§ Do this
Each line from the start of the data below through the one containing "# the housing between two valve holders." must be reproduced exactly.

§ Source data
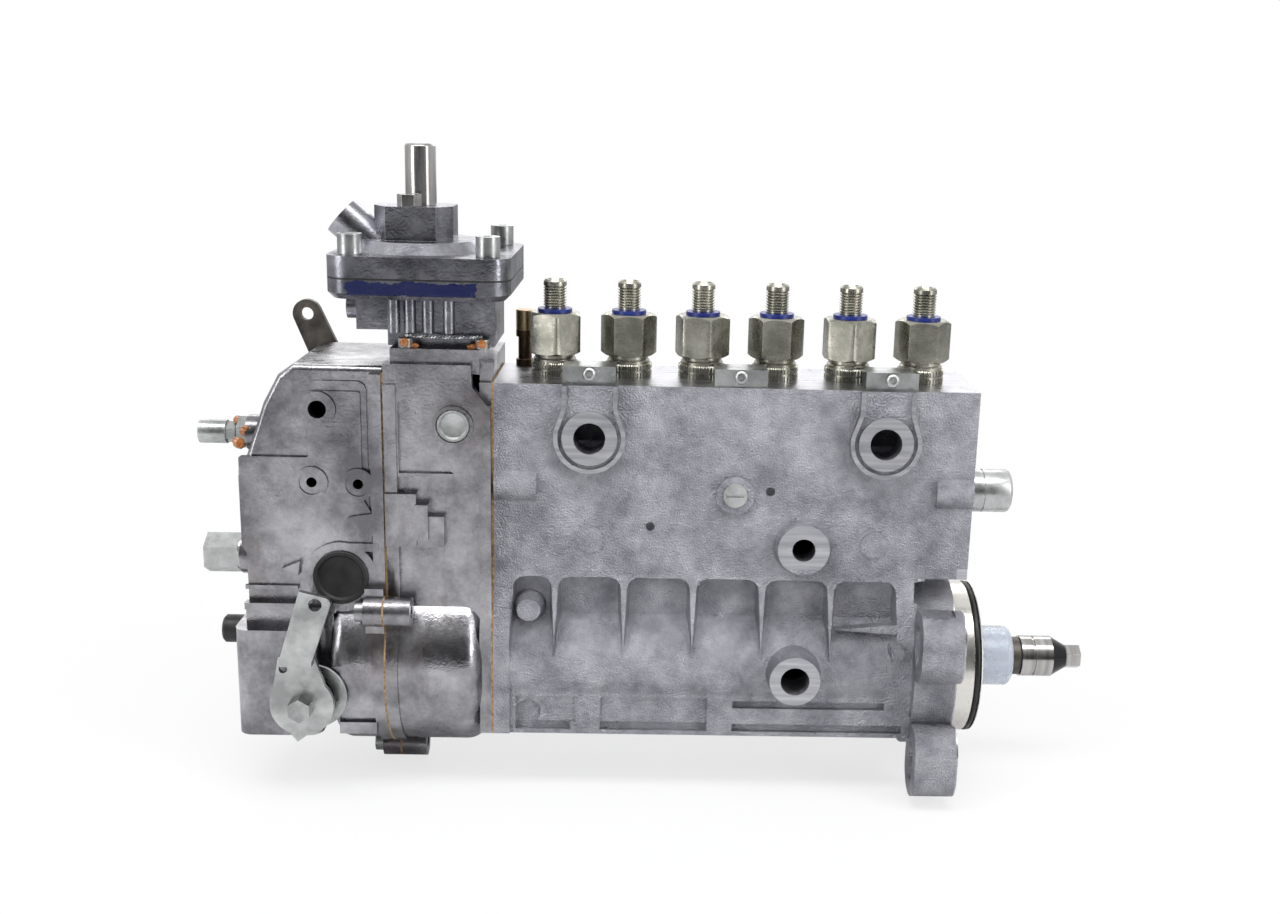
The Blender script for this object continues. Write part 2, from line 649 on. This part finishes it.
blue_ring, tree, surface = plain_finish("blue_ring", (0.02, 0.05, 0.4), 0.35, 0.0)
ring_tone = shades(tree, grain(tree, 300, 3), (0.006, 0.014, 0.13), (0.014, 0.032, 0.24))
tree.links.new(ring_tone, surface.inputs["Base Color"])
dress("seal_rings", blue_ring)


# Clamp screws. Small steel pan heads with a round recess, zinc plated. One holds each clamp plate to
# the housing between two valve holders.

clamp_screw_x = [-0.1615 + 0.064 * place for place in range(3)]
clamp_screw_y = -0.0245
clamp_screw_z = 0.1322
recess_r = 0.0012
head = turned("clamp_screw", [(0.0001, 0.0029), (0.0008, 0.0030), (0.0015, 0.0025), (0.0019, 0.0017),
                              (0.0019, recess_r), (0.0011, recess_r - 0.0002)], 40)
head.data.materials.append(zinc_plate)
for count, x in enumerate(clamp_screw_x, start=1):
    fresh = bpy.data.objects.new(f"clamp_screw_{count}", head.data.copy())
    bpy.context.collection.objects.link(fresh)
    settle(fresh, (x, clamp_screw_y, clamp_screw_z), (90, 0, 0))
    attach(fresh, "pump_body")
    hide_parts("clamp_screws")
bpy.data.objects.remove(head)


# Core plug. A cup pressed from zinc-plated steel, driven into the governor housing with its open side
# outwards, so that a bright rim stands round a sunk floor.

cup_height = 0.0030
cup_floor = 0.0013
low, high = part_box("core_plug")
cup_r = (high.x - low.x) / 2
cup = turned("core_plug_cup", [(0, cup_r), (cup_height - 0.0005, cup_r), (cup_height, cup_r - 0.0005),
                               (cup_height, cup_r - 0.0013), (cup_floor + 0.0003, cup_r - 0.0020),
                               (cup_floor, 0.0010)], 72)
cup.data.materials.append(zinc_plate)
settle(cup, ((low.x + high.x) / 2, high.y, (low.z + high.z) / 2), (90, 0, 0))
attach(cup, "pump_body")
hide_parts("core_plug")


# Inspection plug. A black rubber bung with a thick lip, pushed into the governor cover; its middle is
# sunk, so that it can be levered out.

low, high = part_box("rubber_plug")
lip_r = (high.x - low.x) / 2
depth = high.y - low.y
bung = turned("inspection_plug", [(0, lip_r - 0.0008), (depth - 0.0012, lip_r - 0.0008),
                                  (depth - 0.0011, lip_r), (depth - 0.0003, lip_r),
                                  (depth, lip_r - 0.0004), (depth, lip_r - 0.0018),
                                  (depth - 0.0012, lip_r - 0.0026), (depth - 0.0014, 0.0012)], 72)
bung.data.materials.append(rubber)
settle(bung, ((low.x + high.x) / 2, high.y, (low.z + high.z) / 2), (90, 0, 0))
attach(bung, "pump_body")
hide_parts("rubber_plug")


# Rack end cap. A turned steel cap, zinc plated, screwed over the end of the control rack, with a
# groove near its seat and a chamfered end.

groove_start = 0.0040
groove_depth = 0.0004
low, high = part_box("rack_end_cap")
cap_r = (high.z - low.z) / 2
cap_length = high.x - low.x
cap = turned("rack_cap", [(0, cap_r), (groove_start, cap_r), (groove_start + 0.0001, cap_r - groove_depth),
                          (groove_start + 0.0008, cap_r - groove_depth), (groove_start + 0.0009, cap_r),
                          (cap_length - 0.0016, cap_r), (cap_length - 0.0006, cap_r - 0.0005),
                          (cap_length, cap_r - 0.0014), (cap_length, 0.0012)], 72)
cap.data.materials.append(zinc_plate)
settle(cap, (low.x, (low.y + high.y) / 2, (low.z + high.z) / 2), (0, 90, 0))
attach(cap, "pump_body")
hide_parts("rack_end_cap")


# Full-load stop thread. The fine cut thread of the zinc-plated stop screw, which shows between its
# cap and its lock nut.

low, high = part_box("full_load_stop")
stop_y = (low.y + high.y) / 2
stop_z = (low.z + high.z) / 2
stop_thread_x = low.x + 0.0115
stop_thread = turned("full_load_thread", threads(0.0001, 0.0026, 0.0041, 0.0008, 0.0004), 48)
stop_thread.data.materials.append(zinc_plate)
settle(stop_thread, (stop_thread_x, stop_y, stop_z), (0, -90, 0))
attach(stop_thread, "pump_body")


# Lock wire. Two strands of soft drawn steel wire, twisted together by hand between the neck screws
# of the compensator.

wire_r = 0.00033
twist_r = 0.00034
wire_y = -0.024
wire_z = 0.147
wire_ends = (-0.238, -0.206)
wire_sag = 0.0006
wire_turns = 11
wire_steps = 180


def strand(name, places, radius):
    """Round wire through a row of places, made a mesh."""
    path = bpy.data.curves.new(name, "CURVE")
    path.dimensions = "3D"
    path.bevel_depth = radius
    path.bevel_resolution = 2
    path.use_fill_caps = True
    line = path.splines.new("POLY")
    line.points.add(len(places) - 1)
    for point, place in zip(line.points, places):
        point.co = (*place, 1)
    piece = bpy.data.objects.new(name, path)
    bpy.context.collection.objects.link(piece)
    bpy.ops.object.select_all(action="DESELECT")
    piece.select_set(True)
    bpy.context.view_layer.objects.active = piece
    bpy.ops.object.convert(target="MESH")
    return bpy.context.object


for count, start in enumerate((0.0, math.pi), start=1):
    places = []
    for step in range(wire_steps + 1):
        share = step / wire_steps
        x = wire_ends[0] + (wire_ends[1] - wire_ends[0]) * share
        turn = start + share * 2 * math.pi * wire_turns
        sag = -wire_sag * math.sin(math.pi * share)
        y = wire_y + twist_r * math.cos(turn) - 0.0003
        places.append((x, y, wire_z + sag + twist_r * math.sin(turn)))
    wire = strand(f"lock_wire_strand_{count}", places, wire_r)
    wire.data.materials.append(ground_steel)
    settle(wire)
    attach(wire, "pump_body")
    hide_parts("lock_wire")


# Sealing lacquer. Dabs of amber lacquer on the neck screws and on the thread of the full-load stop,
# which show whether a setting was touched after the pump was tested.

lacquer, tree, surface = plain_finish("amber_lacquer", (0.55, 0.22, 0.03), 0.25, 0.0)
lacquer_tone = shades(tree, grain(tree, 500, 3), (0.24, 0.062, 0.010), (0.46, 0.17, 0.035))
tree.links.new(lacquer_tone, surface.inputs["Base Color"])
surface.inputs["Coat Weight"].default_value = 0.5
surface.inputs["Coat Roughness"].default_value = 0.1
lump_size = 0.0016
lump_height = 0.0011
lacquer_dabs = (
    ((-0.2380, -0.0268, 0.1442), (0.0019, 0.0006, 0.0022)),
    ((-0.2352, -0.0247, 0.1428), (0.0030, 0.0012, 0.0012)),
    ((-0.2060, -0.0268, 0.1442), (0.0020, 0.0006, 0.0021)),
    ((-0.2092, -0.0247, 0.1427), (0.0034, 0.0013, 0.0011)),
    ((-0.3050, -0.0262, 0.1050), (0.0029, 0.0011, 0.0026)),
    ((-0.3085, -0.0248, 0.1000), (0.0030, 0.0022, 0.0030)),
    ((-0.3100, -0.0200, 0.1086), (0.0020, 0.0026, 0.0016)),
)
for count, (place, size) in enumerate(lacquer_dabs, start=1):
    bpy.ops.object.select_all(action="DESELECT")
    bpy.ops.mesh.primitive_ico_sphere_add(subdivisions=4, radius=1, location=(0, 0, 0))
    dab = bpy.context.object
    dab.name = f"lacquer_dab_{count}"
    dab.scale = size
    bpy.ops.object.transform_apply(location=False, rotation=False, scale=True)
    lumps = bpy.data.textures.new(f"lumps_{count}", "CLOUDS")
    lumps.noise_scale = lump_size
    swell = dab.modifiers.new("swell", "DISPLACE")
    swell.texture = lumps
    swell.strength = lump_height
    swell.mid_level = 0.55
    bpy.ops.object.modifier_apply(modifier="swell")
    dab.data.materials.append(lacquer)
    settle(dab, place)
    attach(dab, "pump_body")


# Inner springs. Two coils of hard-drawn steel wire, which shorten as their pieces move: the boost
# compensator's under its diaphragm plate, and the governor's between its sleeve and the speed lever.

springs = (
    ("compensator_spring", "boost_pin_slide", (0, 0, 1), 0.0050),
    ("governor_spring", "rack_slide", (1, 0, 0), 0.0026),
)
for node, joint, axis, stroke in springs:
    low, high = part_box(node)
    wire = bpy.data.objects.new(node + "_wire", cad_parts[node].data.copy())
    bpy.context.scene.collection.objects.link(wire)
    bpy.ops.object.select_all(action="DESELECT")
    bpy.context.view_layer.objects.active = wire
    wire.select_set(True)
    bpy.ops.object.mode_set(mode="EDIT")
    bpy.ops.mesh.select_all(action="SELECT")
    bpy.ops.mesh.remove_doubles(threshold=weld_gap)
    bpy.ops.mesh.normals_make_consistent(inside=False)
    bpy.ops.object.mode_set(mode="OBJECT")
    bpy.ops.object.shade_smooth_by_angle(angle=math.radians(35))
    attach(wire, "pump_body")
    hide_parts(node)
    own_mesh(wire)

§ Task output
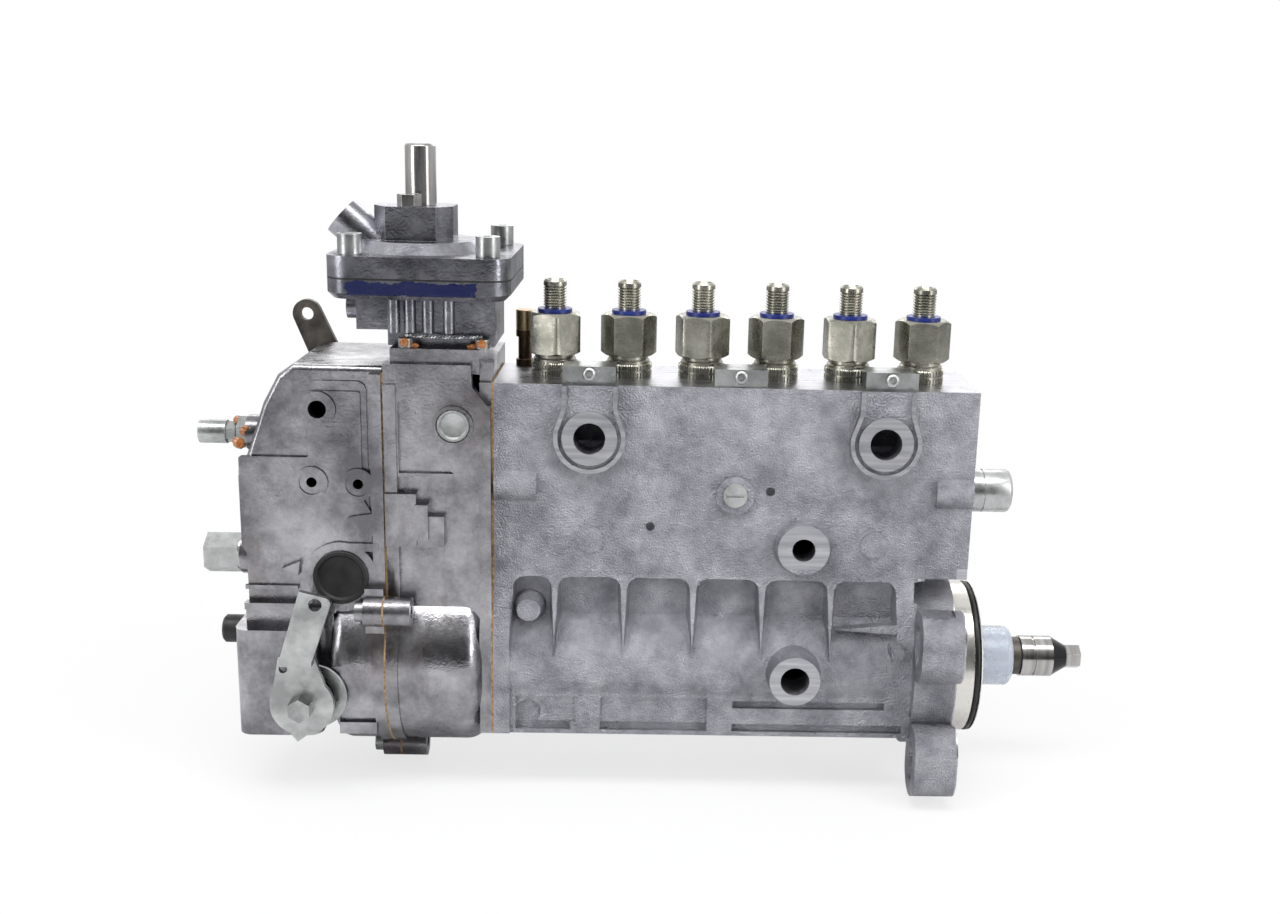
The Blender script for this object continues. Write part 2, from line 649 on. This part finishes it.
blue_ring, tree, surface = plain_finish("blue_ring", (0.02, 0.05, 0.4), 0.35, 0.0)
ring_tone = shades(tree, grain(tree, 300, 3), (0.006, 0.014, 0.13), (0.014, 0.032, 0.24))
tree.links.new(ring_tone, surface.inputs["Base Color"])
dress("seal_rings", blue_ring)


# Clamp screws. Small steel pan heads with a round recess, zinc plated. One holds each clamp plate to
# the housing between two valve holders.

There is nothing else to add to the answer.